Predicting indoor heat exposure risk during extreme heat events

Highlights

• We measure heat and humidity in 285 New York City residences in the summertime.

• Indoor conditions show between-home variability but respond to outdoor conditions.

• Heat wave simulations show that the indoor heat index can reach dangerous levels.

• Indoor heat danger is underappreciated and likely to increase with climate change.

Abstract

Increased heat-related morbidity and mortality are expected direct consequences of global warming. In the developed world, most fatal heat exposures occur in the indoor home environment, yet little is known of the correspondence between outdoor and indoor heat. Here we show how summertime indoor heat and humidity measurements from 285 low- and middle-income New York City homes vary as a function of concurrent local outdoor conditions.

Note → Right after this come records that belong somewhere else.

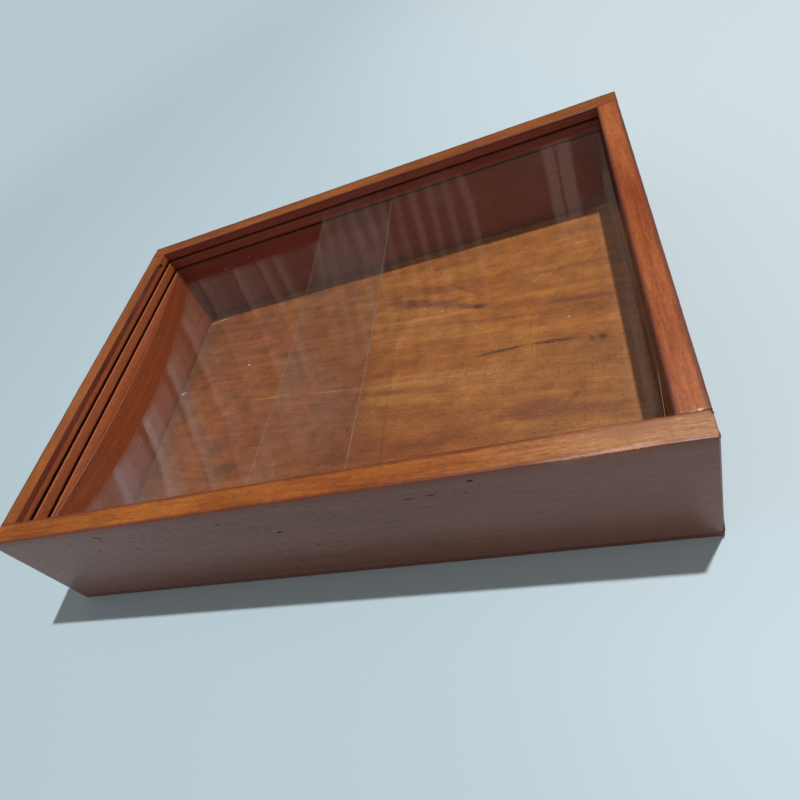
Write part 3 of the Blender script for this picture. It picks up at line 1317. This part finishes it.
def paneFinish(name, pane):
    finish = Finish(name + "ClearPlastic")
    look = paneLook
    place = finish.place()
    x = finish.axes(place)[0]
    facing = finish.node("ShaderNodeLayerWeight", None, {"Blend": 0.5}, "Facing")
    mirrored = look["facing"] + facing ** 4.0 * look["grazing"]
    haze = finish.noise(place, (0.02, 0.02, 0.02), 3.0, 0.6)
    fine = finish.noise(place, (0.5, 0.5, 0.5), 2.0)
    rough = haze.step(0.3, 0.8) * 0.04 + look["gloss"]
    wave = finish.noise(place, (0.012, 0.006, 0.01), 1.0)
    normal = finish.bump(wave, 0.35)
    clear = finish.node("ShaderNodeBsdfTransparent", None, {"Color": look["clear"]})
    # a dark line inside the right end, where the edge turns the light away
    end = pane["left"] + pane["length"]
    first, full = look["shadedFrom"]
    nearEnd = x.step(end - first, end - full) * pane["endShade"]
    shaded = finish.node("ShaderNodeBsdfTransparent", None, {"Color": look["shaded"]})
    clear = finish.node("ShaderNodeMixShader", None, {0: nearEnd, 1: clear, 2: shaded})
    values = {"Color": (1.0, 1.0, 1.0, 1.0), "Roughness": rough, "Normal": normal}
    gloss = finish.node("ShaderNodeBsdfAnisotropic", None, values)
    sheetShader = finish.node("ShaderNodeMixShader", None, {0: mirrored, 1: clear, 2: gloss})
    dust = finish.node("ShaderNodeBsdfDiffuse", None, {"Color": look["dust"], "Roughness": 0.9})
    smear = haze.step(0.45, 0.85) * 0.010 + fine.step(0.68, 0.80) * 0.02 + 0.002
    whole = finish.node("ShaderNodeMixShader", None, {0: smear, 1: sheetShader, 2: dust})
    return finish.finish(whole)


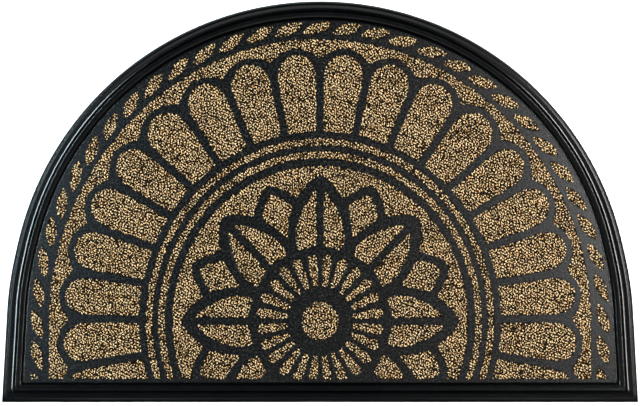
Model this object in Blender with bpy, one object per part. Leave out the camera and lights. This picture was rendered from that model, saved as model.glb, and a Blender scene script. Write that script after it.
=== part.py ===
"""Half-round doormat.

A moulded rubber tray with a stepped rim holds a carpet of short pile. The pile stands in
islands that make a rosette, two rings, an arcade of round-topped windows and a border of
slanting leaves. A flat rubber tracery fills the channels between the islands.

Lengths are in millimetres from the middle of the mat's box, and metres() turns a point
into Blender's units. The long straight edge runs along X, at the lowest Y.
"""

import math

import bmesh
import bpy

MM = 0.001

# The whole mat.
WIDTH = 762.0
DEPTH = 480.0
GAP = 0.3

# The foot line: a half round, whose sides flare out below FLARE_Y to the full width.
FOOT_RADIUS = 370.8
FLARE_Y = -60.0
FLARE_EASE = 14.0
ARC_STEPS = 56
SIDE_STEPS = 3

# The skirt between the foot line and the bead is widest at the sides.
SKIRT_TOP = 9.4
SKIRT_SIDE = 11.4
SKIRT_BOTTOM = 10.1

# Rim profile: share of the skirt crossed, inset past the bead, height.
RIM_PROFILE = (
    (0.00, 0.0, 0.0),
    (0.00, 0.0, 3.5),
    (0.22, 0.0, 5.2),
    (0.36, 0.0, 5.6),
    (0.93, 0.0, 4.0),
    (0.95, 0.0, 7.2),
    (1.00, 0.3, 8.0),
    (1.00, 1.1, 7.2),
    (1.00, 1.4, 4.9),
    (1.00, 2.6, 6.2),
    (1.00, 4.6, 7.5),
    (1.00, 9.5, 7.2),
    (1.00, 11.0, 3.8),
    (1.00, 12.3, 6.1),
    (1.00, 13.9, 6.1),
    (1.00, 13.9, 3.0),
)
BED_INSET = RIM_PROFILE[-1][1]
BED_TOP = RIM_PROFILE[-1][2]

# Carpet and tracery lie in the bed, one above the other.
BACKING_THICK = 1.0
BACKING_TOP = BED_TOP + GAP + BACKING_THICK
TRACERY_THICK = 1.2
TRACERY_BOTTOM = BACKING_TOP + GAP
TRACERY_TOP = TRACERY_BOTTOM + TRACERY_THICK
PILE_TOP = 8.4
ROOT_OVERLAP = 0.5
WELD = 0.01

# The pattern is drawn round one centre, and is RISE times as tall as it is wide.
# It stops at a straight line above the long edge.
PATTERN_Y = -142.9
RISE = 1.05
PATTERN_FOOT_Y = -211.6
LOWEST_DEGREES = -33.0
SMALLEST_ISLAND = 30.0
SWELL_POWER = 8

# Rosette: a disc, spokes, then petals that alternate with buds.
DISC_RADIUS = 21.6
DISC_STEPS = 20
SPOKES = 24
PETALS = 8

# One side of each piece: distance along its own axis, distance across it.
SPOKE_SIDE = (
    (39.8, 2.7),
    (70.0, 5.6),
    (74.2, 4.0),
    (76.2, 0.0),
)
PETAL_HALF = (
    (86.5, 4.5),
    (84.2, 14.5),
    (80.6, 25.2),
    (89.0, 28.8),
    (104.0, 28.8),
    (120.0, 23.6),
    (132.0, 18.0),
    (142.0, 11.4),
    (149.6, 4.8),
)
BUD_SIDE = (
    (103.4, 0.0),
    (108.0, 2.9),
    (117.0, 7.2),
    (126.6, 14.2),
    (134.0, 19.2),
    (139.6, 15.8),
    (148.0, 9.2),
    (155.6, 0.0),
)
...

Indoor temperatures and heat index levels were both found to have strong positive linear associations with their outdoor counterparts; however, among the sampled homes a broad range of indoor conditions manifested for the same outdoor conditions. Using these models, we simulated indoor conditions for two extreme events: the 10-day 2006 NYC heat wave and a 9-day event analogous to the more extreme 2003 Paris heat wave. These simulations indicate that many homes in New York City would experience dangerously high indoor heat index levels during extreme heat events. These findings also suggest that increasing numbers of NYC low- and middle-income households will be exposed to heat index conditions above important thresholds should the severity of heat waves increase with global climate change. The study highlights the urgent need for improved indoor temperature and humidity management.

Introduction

Heat waves are typically defined as prolonged periods of elevated temperature and humidity (D'Ippoliti et al., 2010, Smith et al., 2013). These events are associated with increases in morbidity and mortality, and extreme heat waves can cause public health emergencies. In summer 2003, a 9-day heat wave in Western Europe caused between 50,000 and 70,000 excess deaths (Larsen, 2006, Robine et al., 2008). Although most analyses of historical and future heat-related mortality have focused on increases in outdoor ambient temperature, the majority of fatal heat exposures in the developed world occur indoors. In New York City (NYC), over 80% of heat strokes citywide have been attributed to exposure at home (New York City Department of Health and Mental Hygiene, 2013), and during the 2003 European heat wave, 50% of the observed fatalities in France occurred in homes (a figure that does not include deaths in hospitals that may have resulted from residential heat exposure) (Fouillet et al., 2006). For the United States (US) and Europe, climate models predict increases in the frequency and duration of extreme summertime temperatures (Duffy and Tebaldi, 2012, Karl et al., 2008), heat wave intensity and frequency (IPCC, 2007, Meehl and Tebaldi, 2004), and heat-associated morbidity and mortality (Hayhoe et al., 2010, Huang et al., 2011, Knowlton et al., 2007, Lin et al., 2012). An “analog city” approach has estimated, for example, that a heat wave analogous to the 2003 European event would lead to a tenfold increase in annual heat-related deaths in the city of Chicago (Hayhoe et al., 2010). Given this background, a thorough evaluation of key heat exposure environments is imperative; yet our understanding of heat and humidity conditions in the indoor residential environment is extremely limited.

The few studies that have attempted to characterize summertime conditions in the indoor residential environment (Arena et al., 2010, Franck et al., 2013, Mavrogianni et al., 2010, Mirzaei et al., 2012, Nguyen et al., 2013, Tamerius et al., 2013, White-Newsome et al., 2012, Wright et al., 2005) have demonstrated that temperature and humidity vary significantly across homes, despite similar outdoor conditions. Indoor environments are influenced by stable attributes (such as building type, window placement, and socioeconomic status) as well as behavioral factors such as cooking, bathing, and use of air conditioning (Tamerius et al., 2013, Yik et al., 2004). Like other health risks, heat stress is more likely to have adverse effects, including fatalities, among residents at the lower end of the socioeconomic spectrum (Harlan et al., 2006, Klinenberg, 2002). Improving public health measures designed to mitigate the effects of extreme heat necessitates accurate characterization of the range of heat and humidity conditions experienced in residential environments.

In this study, we analyze the association between indoor heat and humidity measurements recorded in 285 low- and middle-income New York City homes during the summer (June–September) and concurrent outdoor conditions. We use these observed relationships to build models to predict the response of indoor temperature and humidity to a range of outdoor conditions. Employing these models, we simulate expected indoor conditions during two extreme heat events: the 10-day 2006 NYC heat wave and a 9-day event that is an NYC analog of the 2003 Paris heat wave. In these simulations we employ a heat index (HI) measure that is commonly used to issue heat advisories in many US cities, including NYC (US Department of Commerce, 2010). The heat index is an important indicator of health risk because it combines temperature and humidity, both of which modulate the human body's ability to dissipate heat (Havenith, 2005).